Curried Lentils with a Twist
Serves 8-10

3 tbsp. extra-virgin olive oil
1 lg. onion, diced
3 tsp. whole coriander seeds
4-5 cloves garlic, crushed
2 tomatoes, diced (after dicing, remove as many of the white core parts as possible, without worrying too much)
2 tsp. ground coriander
2 tsp. ground cumin
1/2 tsp. ground turmeric
1 (16-oz.) bag lentils (about 2 heaping cups), picked over and rinsed
6.5 c. water, divided
4 tsp. chicken or vegetable bouillon powder (or equivalent cubes to make 4 c. bouillon)
salt to taste (if needed)
2 tsp. garam masala
juice of 1/2 lemon

Preparation

1. Sauté onion and coriander seeds in olive oil in a medium saucepan until onion is soft; add garlic and cook for a couple minutes more. Add tomatoes and cook until soft, mashing them with a large slotted spoon to break them up. Add ground coriander, cumin, and turmeric, stir, and cook for a a minute or two. Add lentils, 5 c. water, and bouillon powder/cubes.

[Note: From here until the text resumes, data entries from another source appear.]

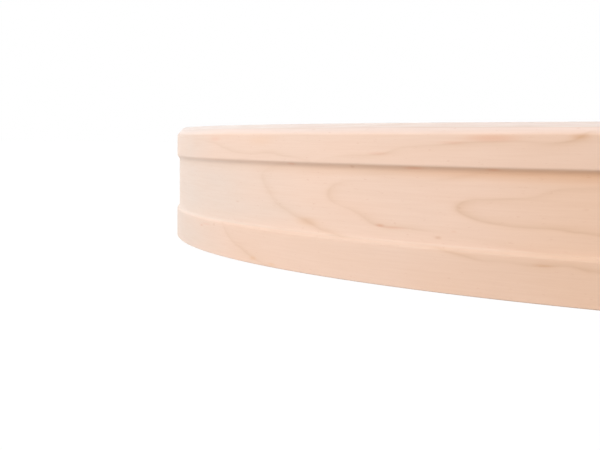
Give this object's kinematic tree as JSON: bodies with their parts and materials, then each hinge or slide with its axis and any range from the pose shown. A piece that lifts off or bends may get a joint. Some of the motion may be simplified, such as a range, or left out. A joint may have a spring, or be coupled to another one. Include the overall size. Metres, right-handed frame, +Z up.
{
  "type": "wooden drum hoop",
  "caption": "Shallow laminated maple drum hoop with a routed inlay channel round its outside face and a bevelled outer top edge.",
  "frame": {"origin": "on the hoop's axis, in the plane of its lower rim, at the bottom centre of the bounding box", "axes": "+Z up along the hoop's axis, towards the bevelled rim; X and Y lie in the plane of the lower rim"},
  "size_m": [0.5874, 0.5874, 0.0397],
  "materials": {
    "face_maple": "sanded, bare",
    "core_maple": "sanded, bare"
  },
  "bodies": {
    "root": {"outer_face_ply": "face_maple", "ply_2": "core_maple", "ply_3": "core_maple", "ply_4": "core_maple", "ply_5": "core_maple", "ply_6": "core_maple", "ply_7": "core_maple", "ply_8": "core_maple", "ply_9": "core_maple", "inner_face_ply": "face_maple"}
  },
  "joints": []
}
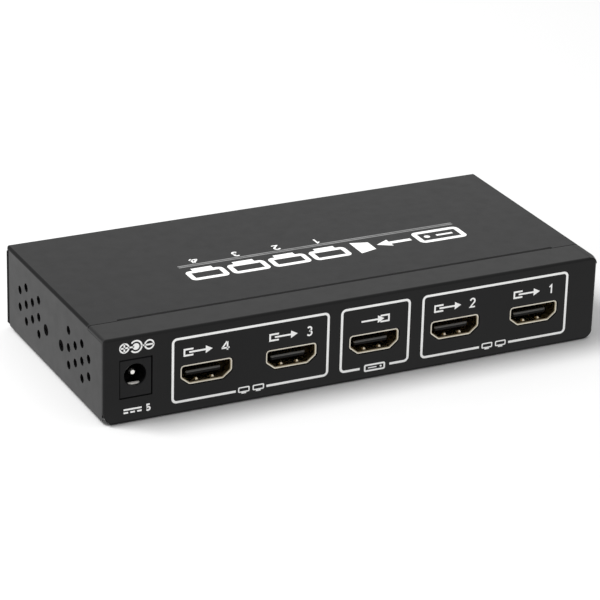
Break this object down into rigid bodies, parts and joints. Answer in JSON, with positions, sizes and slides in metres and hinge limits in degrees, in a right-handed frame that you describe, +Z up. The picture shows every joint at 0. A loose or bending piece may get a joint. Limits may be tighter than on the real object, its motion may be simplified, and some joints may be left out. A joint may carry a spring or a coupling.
{
  "type": "hdmi splitter",
  "caption": "Flat black folded-steel box with a round power inlet and a row of digital video sockets in one long side, vents in both ends and status lamps behind.",
  "frame": {"origin": "centre of the underside, on the surface that the box stands on", "axes": "+X along the row of sockets, to the right seen from the connector side; +Y from the connector side to the lamp side; +Z up"},
  "size_m": [0.15, 0.071, 0.025],
  "materials": {
    "case_coat": "black satin powder coat on folded steel",
    "black_screw_steel": "black oxide, satin",
    "zinc_plated_steel": "zinc plated",
    "nickel_screw_steel": "nickel plated, satin",
    "board_laminate": "green solder mask",
    "shell_plating": "pale tin and nickel plating, satin",
    "insulator_plastic": "black moulded, matte",
    "contact_gold": "gold flash, satin",
    "jack_plastic": "black moulded, matte",
    "jack_nickel": "nickel plated, bright",
    "lamp_red": "red diffused, glossy",
    "lamp_green": "green diffused, glossy",
    "tinned_lead": "tinned, satin",
    "chip_plastic": "black moulded epoxy, matte",
    "pad_silicone": "grey silicone, matte",
    "sink_aluminium": "plain extruded aluminium",
    "ferrite": "sintered ferrite, matte",
    "capacitor_can": "drawn aluminium can, satin",
    "crystal_can": "nickel plated can, satin",
    "ceramic_body": "tan fired ceramic, matte",
    "resistor_body": "black glazed film, matte"
  },
  "bodies": {
    "root": {"base_tray": "case_coat", "top_cover": "case_coat", "cover_screws": "black_screw_steel", "board_standoffs": "zinc_plated_steel", "board_screws": "nickel_screw_steel", "circuit_board": "board_laminate", "output_4_socket_shell": "shell_plating", "output_4_socket_insulator": "insulator_plastic", "output_4_socket_contacts": "contact_gold", "output_3_socket_shell": "shell_plating", "output_3_socket_insulator": "insulator_plastic", "output_3_socket_contacts": "contact_gold", "input_socket_shell": "shell_plating", "input_socket_insulator": "insulator_plastic", "input_socket_contacts": "contact_gold", "output_2_socket_shell": "shell_plating", "output_2_socket_insulator": "insulator_plastic", "output_2_socket_contacts": "contact_gold", "output_1_socket_shell": "shell_plating", "output_1_socket_insulator": "insulator_plastic", "output_1_socket_contacts": "contact_gold", "power_jack_housing": "jack_plastic", "power_jack_pin": "jack_nickel", "power_jack_spring": "jack_nickel", "power_jack_switch_contact": "jack_nickel", "output_4_lamp": "lamp_green", "output_3_lamp": "lamp_green", "output_2_lamp": "lamp_green", "output_1_lamp": "lamp_green", "input_lamp": "lamp_green", "power_lamp": "lamp_red", "lamp_leads": "tinned_lead", "splitter_chip": "chip_plastic", "thermal_pad": "pad_silicone", "heat_sink": "sink_aluminium", "memory_chip": "chip_plastic", "line_protection_chips": "chip_plastic", "voltage_regulator": "chip_plastic", "power_inductor": "ferrite", "electrolytic_capacitors": "capacitor_can", "crystal": "crystal_can", "ceramic_capacitors": "ceramic_body", "chip_resistors": "resistor_body"}
  },
  "joints": []
}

2. Bring to a boil, cover saucepan, then simmer lentils until soft, usually about 30-45 minutes. Note: Stir lentils every 10 minutes or so, adding remaining 1.5 c. water as needed if the lentils start getting too dry. Depending on the lentils, they may absorb a lot of liquid, so it’s important to check periodically. Ultimately, the lentils should be soupy and almost stew like–not too thin, not too thick.

3. Add garam masala and lemon juice and check seasonings.

4. Serve with rice (short-grain brown rice is great) and chutney or Indian pickle (such as lime pickle for those who like it hot).